Friendly-fire undercuts any notion that combat can be a "glorious" experience. Medals aren't generally awarded (though Coyne did receive a Purple Heart, his superiors told him to keep quiet about suspicions as to who hit him). It hammers home the clear message that war is simply an ugly exercise in dehumanizing participants--and nowadays, anyone else unlucky enough to get caught up in the battle. Cover-ups tend to be the rule, not the exception, leaving bereaved family members either totally in the dark, or frustrated by the mistruths told to them.
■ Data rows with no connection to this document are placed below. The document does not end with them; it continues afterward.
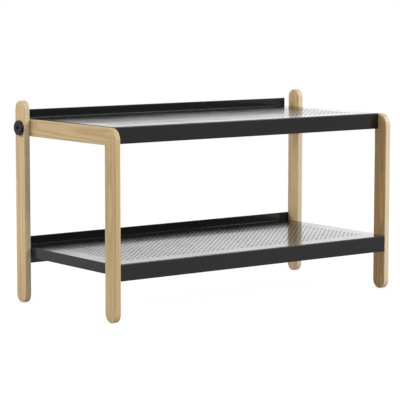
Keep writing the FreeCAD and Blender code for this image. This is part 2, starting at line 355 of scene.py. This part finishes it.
def turned_brass():
    finish = new_finish("turned brass")
    place = finish.place()
    tarnish = finish.noise(place, TARNISH_SCALE, detail=4.0, roughness=0.6)
    colour = finish.mix(finish.between(tarnish, 0.35, 0.7), BRASS_BRIGHT, BRASS_DULL)
    return finish.surface(Base_Color=colour, Metallic=1.0, Roughness=0.24 + tarnish * 0.2,
                          Normal=finish.bump(tarnish, 0.08, METAL_DEPTH))


brass = turned_brass()
for node in ("left_bolt_bush", "right_bolt_bush", "upper_tray_inserts", "lower_tray_inserts"):
    paint(node, brass)


# ---- Tray screws ----
# Pan-head screws through the trays' flanges, in the same black as the trays but rolled and
# plated, so they are smoother and slightly mottled.

SCREW_BLACK = (0.020, 0.020, 0.021)
SCREW_WORN = (0.075, 0.073, 0.070)
SCREW_MOTTLE_SCALE = 700.0


def black_plate():
    finish = new_finish("black plated screw")
    place = finish.place()
    mottle = finish.noise(place, SCREW_MOTTLE_SCALE, detail=4.0, roughness=0.6)
    colour = finish.mix(finish.between(mottle, 0.5, 0.75) * 0.6, SCREW_BLACK, SCREW_WORN)
    return finish.surface(Base_Color=colour, Metallic=0.4, Roughness=0.28 + mottle * 0.2,
                          Normal=finish.bump(mottle, 0.1, METAL_DEPTH))


screw_plate = black_plate()
paint("upper_tray_screws", screw_plate)
paint("lower_tray_screws", screw_plate)


# ---- Floor and surround ----
# A pale studio floor that keeps the rack's shadow, and a white surround that is bright behind the
# rack, most of all at the right, and dimmer in front of it, as in a studio with a lit backdrop.
# Both look white to the camera. The floor's glow darkens a little where the feet touch it, a
# painted contact shadow.

FLOOR_HALF = 14.0
FLOOR_PALE = 0.50
FLOOR_SHADED = 0.06
FLOOR_MIRRORED = 0.10
FLOOR_WHITE = 0.985
FLOOR_REFLECTED = 0.57
CONTACT_REACH = 0.035
CONTACT_SHADE = 0.20
WHITE = 1.0
PURE_WHITE = (WHITE, WHITE, WHITE, 1.0)
BACKDROP_REFLECTED = 1.0
FRONT_REFLECTED = 0.30
BACKDROP_LEFT = 0.33
BACKDROP_RISE = 0.68
SURROUND_SOFT = 0.26

# Where the surround starts to brighten and is brightest, as directions along Y and along X.
BEHIND = (-0.25, 0.45)
AT_RIGHT = (0.42, 0.76)


def ray_is(finish, kind):
    return finish.add("ShaderNodeLightPath", {}, {}, output=kind)


def mirrored(finish):
    """1 for rays that a shiny or clear surface sends on, 0 for the rest."""
    return finish.maths("MAXIMUM", ray_is(finish, "Is Glossy Ray"),
                        ray_is(finish, "Is Transmission Ray"))


bpy.ops.mesh.primitive_plane_add(size=2 * FLOOR_HALF, location=(0, 0, 0))
floor = bpy.context.object
floor.name = "studio_floor"
floor_finish = new_finish("pale floor")
seen = ray_is(floor_finish, "Is Camera Ray")
in_shine = mirrored(floor_finish)
tone = (FLOOR_PALE - seen * (FLOOR_PALE - FLOOR_SHADED)
        - in_shine * (FLOOR_PALE - FLOOR_MIRRORED))
pale = floor_finish.add("ShaderNodeBsdfDiffuse", {}, {"Color": tone})
# Ambient occlusion dims the glow near the feet: a painted contact shadow.
openness = floor_finish.add("ShaderNodeAmbientOcclusion", {"samples": 12},
                            {"Distance": CONTACT_REACH}, output="AO")
white = FLOOR_WHITE - (1 - openness) * CONTACT_SHADE
glow = floor_finish.add("ShaderNodeEmission", {}, {
    "Color": PURE_WHITE,
    "Strength": seen * white + in_shine * FLOOR_REFLECTED,
})
both = floor_finish.add("ShaderNodeAddShader", {}, {0: pale, 1: glow})
floor_finish.add("ShaderNodeOutputMaterial", {}, {"Surface": both})
floor_finish.holder.cycles.emission_sampling = "NONE"
floor.data.materials.append(floor_finish.holder)

world = bpy.data.worlds.new("white surround")
bpy.context.scene.world = world
world.cycles.sampling_method = "NONE"
surround = Finish(world)
heading = surround.add("ShaderNodeTexCoord", {}, {}, output="Generated")
behind = surround.between(surround.part(heading, 1), *BEHIND)
at_right = surround.between(surround.part(heading, 0), *AT_RIGHT)
in_mirror = ((FRONT_REFLECTED + behind * (BACKDROP_REFLECTED - FRONT_REFLECTED))
             * (BACKDROP_LEFT + at_right * BACKDROP_RISE))
on_camera = ray_is(surround, "Is Camera Ray")
in_gloss = mirrored(surround)
strength = (on_camera * WHITE + in_gloss * in_mirror
            + (1 - surround.maths("MAXIMUM", on_camera, in_gloss)) * SURROUND_SOFT)
light = surround.add("ShaderNodeBackground", {}, {"Color": PURE_WHITE, "Strength": strength})
surround.add("ShaderNodeOutputWorld", {}, {"Surface": light})


# ---- Lamps ----
# Soft boxes: one high at the left behind the rack, one overhead, two in front, high and low, and
# one that lights the back of the studio.

def soft_box(name, place, aim, width, height, power):
    lamp = bpy.data.lights.new(name, "AREA")
    lamp.shape = "RECTANGLE"
    lamp.size = width
    lamp.size_y = height
    lamp.energy = power
    holder = bpy.data.objects.new(name, lamp)
    holder.location = place
    holder.rotation_euler = (Vector(aim) - Vector(place)).to_track_quat("-Z", "Y").to_euler()
    holder.visible_camera = False
    bpy.context.scene.collection.objects.link(holder)


soft_box("back_left", place=(-2.0, 1.2, 1.5), aim=(-0.1, 0.0, 0.2),
         width=1.6, height=1.4, power=37.0)
soft_box("overhead", place=(0.0, 0.2, 2.6), aim=(0.0, 0.0, 0.3),
         width=2.2, height=1.8, power=10.0)
soft_box("high_front", place=(1.5, -2.1, 2.1), aim=(0.1, 0.0, 0.25),
         width=2.0, height=1.6, power=72.0)
soft_box("low_front", place=(-0.8, -3.2, 0.7), aim=(0.0, 0.0, 0.25),
         width=1.6, height=1.0, power=13.0)
soft_box("backdrop", place=(1.6, 3.4, 0.85), aim=(0.0, 0.0, 0.85),
         width=5.5, height=1.7, power=22.0)


# ---- Camera ----
# A long lens, from the left and a little above, with the whole rack in a square frame.

CAMERA_PLACE = (-2.4592, -3.2166, 0.6810)
CAMERA_TURN = math.radians(37.101)
CAMERA_TIP = math.radians(6.575)
CAMERA_ROLL = math.radians(0.061)
CAMERA_LENS = 163.33
SENSOR_WIDTH = 36.0

camera_data = bpy.data.cameras.new("camera")
camera_data.lens = CAMERA_LENS
camera_data.sensor_width = SENSOR_WIDTH
camera = bpy.data.objects.new("camera", camera_data)
bpy.context.scene.collection.objects.link(camera)
sight = Vector((math.sin(CAMERA_TURN) * math.cos(CAMERA_TIP),
                math.cos(CAMERA_TURN) * math.cos(CAMERA_TIP),
                -math.sin(CAMERA_TIP)))
camera.location = CAMERA_PLACE
camera.rotation_mode = "QUATERNION"
camera.rotation_quaternion = sight.to_track_quat("-Z", "Y") @ Quaternion((0, 0, 1), CAMERA_ROLL)
bpy.context.scene.camera = camera
bpy.context.scene.view_settings.view_transform = "Standard"
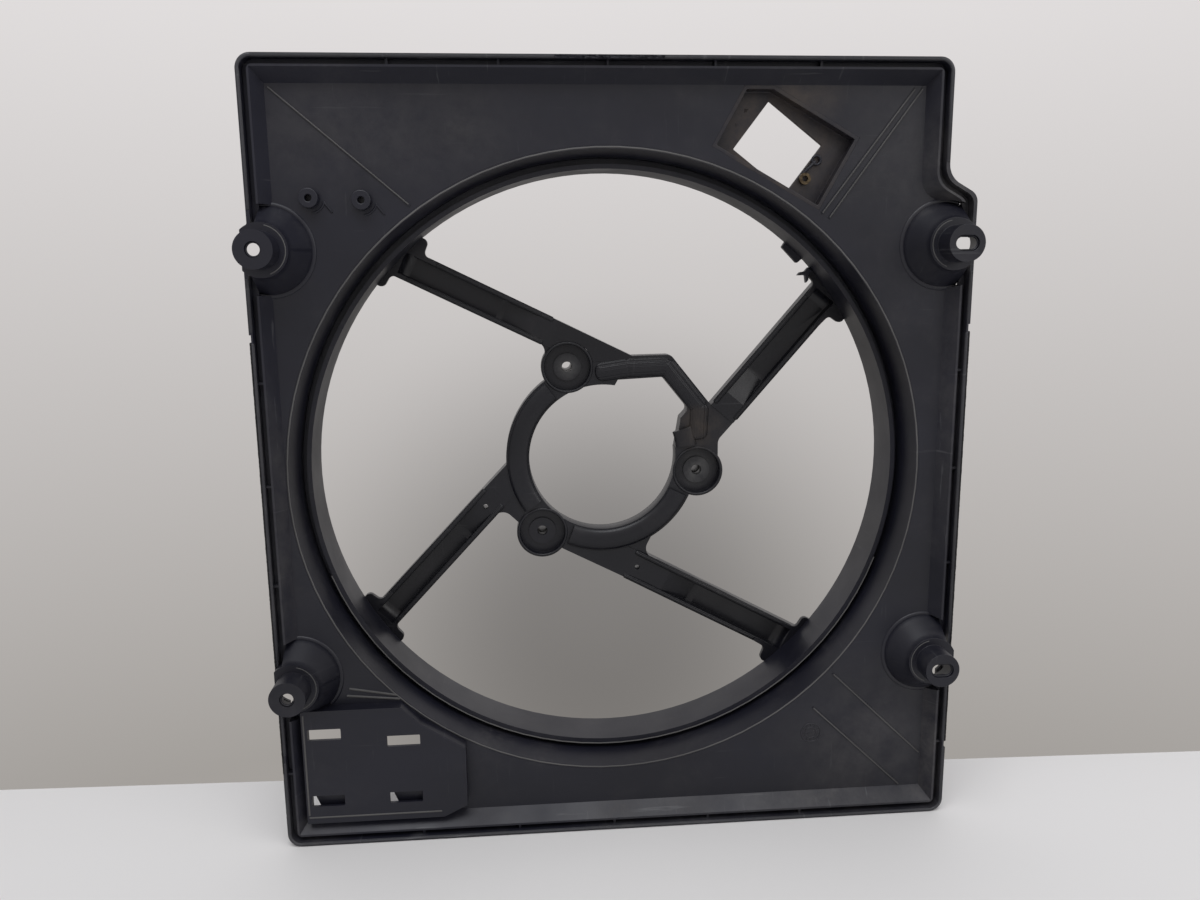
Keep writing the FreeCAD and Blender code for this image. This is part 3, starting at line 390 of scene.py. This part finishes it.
def curved_bead(name, finish, centre, radius, forward, half, rise, start=0, end=360):
    """A bead round a centre, between two directions in degrees."""
    start_fresh()
    whole = end - start >= 360
    turn = math.radians(start)
    place = (centre[0] + radius * math.cos(turn), -forward, centre[1] + radius * math.sin(turn))
    bpy.ops.mesh.primitive_circle_add(
        vertices=SECTION_SIDES, radius=half * MM, fill_type="NOTHING" if whole else "NGON",
        location=[value * MM for value in place], rotation=(0, -turn, 0))
    piece = bpy.context.object
    piece.scale = (1, rise / half, 1)
    bpy.ops.object.transform_apply(location=True, rotation=True, scale=True)
    bpy.ops.object.mode_set(mode="EDIT")
    bpy.ops.mesh.select_all(action="SELECT")
    bpy.ops.mesh.spin(
        steps=max(8, int((end - start) / STEP_DEGREES)), angle=math.radians(end - start),
        center=(centre[0] * MM, 0, centre[1] * MM), axis=(0, 1, 0))
    close_seams()
    keep(piece, name, finish)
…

And subsequent investigations tend to demonstrate that, regardless of how technologically sophisticated military hardware becomes, it's still too damned easy to screw up:
According to the investigation report, a lack of critical information had caused the confusion. Hours before, a Navy F/A-18 fighter had been shot down near Karbala. American commanders at air bases in Saudi Arabia and Qatar suspected that an American Patriot missile had struck it, in part because a Patriot had mistakenly shot down a British Tornado jet about a week before. The Patriot's role was later confirmed by the military.
But that night, "information went out from Crows Nest" - a commander's perch - that no one would discuss the possibility of a Patriot accident, an officer later told investigators. As helicopters and jets were assigned to the search and rescue mission, they were allowed to believe that an Iraqi surface-to-air missile was the culprit.
One of those jets was an Air Force F-15E fighter. Earlier that night, the pilot and his weapons officer, both instructors with seven years experience flying missions over Iraq to police the no-flight zone, had seen what looked like a surface-to-air missile hit the Navy fighter. As they searched for the pilot, they saw what appeared to be missiles fired from near the crash site - and were convinced it was an Iraqi battery firing on American aircraft...
Samuel C. Oaks, whose grandson Sgt. Donald S. Oaks Jr., 20, died in the attack, did get the investigation report in late 2003. But for him it is not sufficient. Over the past year, Mr. Oaks has written to the White House, members of Congress and the Air Force demanding that someone be held accountable and that the pilot be required, at least, to apologize. He says he has yet to receive an answer.
"In court, they expect you to show remorse when you've done something wrong," said Mr. Oaks, a disabled welder from outside Erie, Pa. "There's no remorse here."
I doubt accidents like this can ever be reduced to zero--which is yet another reason why combat should ALWAYS be a last resort. And when you combine this with the very real facts--Iraqi WMD's were non-existent, the "coalition" was hardly worthy of such a name, basic equipment like body and vehicle armor was in short supply--AND the very real fact that Iraq was NOT a threat to the United States, or any adjoining country--well, it takes a high degree of, quite frankly, delusion, to come to any conclustion beyond the fact that Bush, et al, are at best incompetent bumblers, and more likely cynical criminals. Criminals for whom death--provided it's not them doing the dying--hardly causes them to bat an eyelash...
Last night I managed--with chemical assistance--to sit through a replay of Bush's appearance at the American Society of Newspaper Editors' convention. The editor of the Austin American Statesman introduced Bush--and showed a surprising degree of backbone, mentioning both Bush's decision to curtail access to government records via FOIA, and the less than unanimous support for Operation Go Cheney Ourselves, i.e., the Iraq invasion. However, the true educational experience was watching the pResident's address followed by a Q&A. Bush sweated out his speech in typical fasion--more like a grade school student trying to fudge his way through an oral presentation of a book report (that he hadn't read) than leader of the free world. His face was quite red, and he appeared to be sweating.
More important, he said NOTHING of substance--nothing about FOIA, nothing about general administration policy--nothing about anything. He mouthed a few half-hearted lies about the crisis in Social Security--but on the whole, his presentation was more like what the public saw during the election debates: bad jokes, verbal gaffes, etc.
Bush has NO answer to the very simple question of "what specifically can you point to to demonstrate Saddam Hussein's threat?" This is in contrast to the threat from bin Laden, which was clearly laid out in the August 6th PDB--he wanted to hijack planes. However, Iraq is now very much a threat, if not a promise: when the United States FINALLY pulls out, our power and credibility will be reduced throughout the region. We also have the real possibility of additional strikes--worldwide (not just against our own country).
And, we've seen people come home from this war of choice in coffins--or shattered. Some by "friendly fire." Likewise, thousands of Iraqis have been killed or maimed--and some have been abused or tortured.
The only "victory" I can see would be Victory Gin--doubleplusgood.